Idea #2 was, it turns out, even bigger. Historically, goods and services were marketed in high-friction ways – in stores and via newspapers, radio, direct mail, outdoor (and TV, but we’ll get to that in a minute). All were derivatives of the “town market” that had been around for most of human history. The Internet fundamentally and irreversibly changed the game by enabling the connection of global versus local communities. Bill Gross looked at this and asked: what if media were sold in an automated marketplace, where any marketer could reach a global audience instead of just a few, a few hundred or even a few thousand people?

This marketplace model was first implemented in Bill’s paid search engine, GoTo.com, which launched in 1997 and generated startlingly quick adoption by enabling millions of businesses to advertise to mass audiences. And that was just for starters – the marketplace model ultimately led to the re-invention of all digital media, from paid search (Yahoo, Google, Bing) to social media (Facebook, Snap, etc.) to display and video advertising (Yahoo, The Trade Desk, etc.), as well as new categories including ride sharing (Uber), food delivery (Instacart), event tickets (StubHub), real estate (Realtor.com) and property rentals (Airbnb).

How impactful were Bill Gross’s ideas? Today, nine million businesses participate in digital marketplaces like Google and Facebook, spending more than $200 billion annually, generating trillions of dollars in economic activity, creating millions of jobs. All told, the marketplace models are responsible for 12% of US GDP.

Cracking the 70-year-old “TV problem”

Which brings us back to TV. The marketplace model disrupted and redefined marketing across industries and channels, but TV has remained an elusive holdout, anchored in 1:1 sales processes, expensive ad buys and notoriously poor measurement and attribution. These factors have resulted in the roughly $70 billion TV market being dominated by 500 advertisers driving 85% of TV ad spend.  Largely because of that, the market has stagnated while performance-based digital media, with its sophisticated approaches to audience engagement and precision ROI, has seen virtually unimpeded growth.  

Back in 2015, I joined the board of a CTV data company and received an accelerated education in the emergence of connected TV. From this perspective I came away with a few observations:

  1. With consumers adopting streaming entertainment services in record numbers – today there are nearly half a billion paying subscribers between Netflix and Disney+ alone – streaming TV is quickly becoming the dominant way consumers watch TV. This trend will only accelerate.
  2. Today’s connected TVs are basically computers. They are connected to the internet, equipped with technologies very similar to computers, and create the foundation for digital-like advertising, measurement and attribution on TV.
  3. The TV industry is remarkably concentrated among just a few hundred national advertisers (see above), whereas search and social are thriving marketplaces.

These observations led to a simple question that would result in the founding of tvScientific:  what if we could do for TV what we did for paid search back in 1997? That is, democratize access to TV advertising and enable digital-like precision so advertisers could measure actual outcomes and ROI that result from TV ad viewing.

I called Bill Gross, with whom I’d worked in the early days at GoTo, to pitch the idea.
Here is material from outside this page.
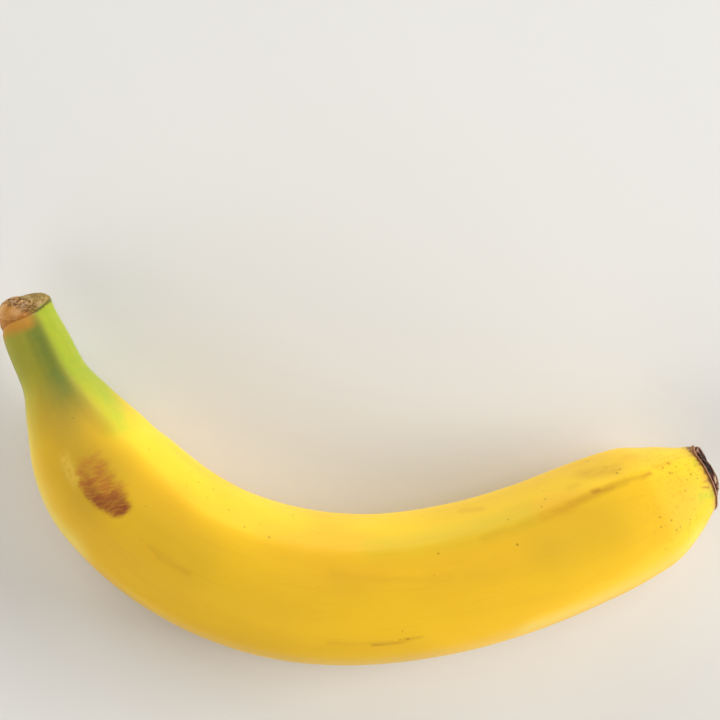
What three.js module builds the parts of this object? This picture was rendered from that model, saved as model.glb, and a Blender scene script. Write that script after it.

Bill is the chairman of Idealab still housed in that one-story brick building in Old Town Pasadena and now the longest-running internet incubator around. It took about 18 seconds for Bill to stop me and say, “I get it. This is paid search 2.0. We have to do this. – I’ll help arrange funding. Let’s go.”

While Bill is double-booked by his duties as CEO of Idealab’s clean-energy offspring Heliogen [NYSE: HLGN], he’s never been one to miss an opportunity when he sees it.

The tvScientific CTV buying and measurement console launched in May 2021. Since that time, we’ve experienced encouraging results. Our growth trajectory is steeper than GoTo’s at the same stage – as our platform deterministically connects the dots between TV ads and actual outcomes (website visits, app installs, ROI) – and we’ve attracted investment from Norwest Venture Partners, Comcast/NBCUniversal and Hearst Ventures. Speaking of NBCU, tvScientific will power the Peacock Ad Manager beginning in Q4 of this year.

Where does TV advertising go from here?

From everything we know today, I believe there are a few certainties:

  • The vast majority of TV consumption will be streamed atop connected TVs.
  • Enabled by digital-like tools, new advertisers will flock to TV in record numbers. By 2024, more than 100,000 search and social advertisers will be active on CTV.
  • Because current advertiser participation is so limited, 1,000,000+ new advertisers will have a dramatic impact on TV economics and the entire TV ecosystem.
  • TV will (finally) be proven to drive higher ROI than any other medium as new datasets will prove it to be the highest-performing, outcome-driven media.
  • Propelled by ROI and massive advertiser adoption, average TV CPMs will hit $100+ within the next five years.

In short, we will experience a historic renaissance for the TV industry, creating a boon for content producers and publishers and more and better content choices for consumers – all set in motion by one entrepreneur’s crazy idea, whose 25th anniversary is well worth remembering and celebrating.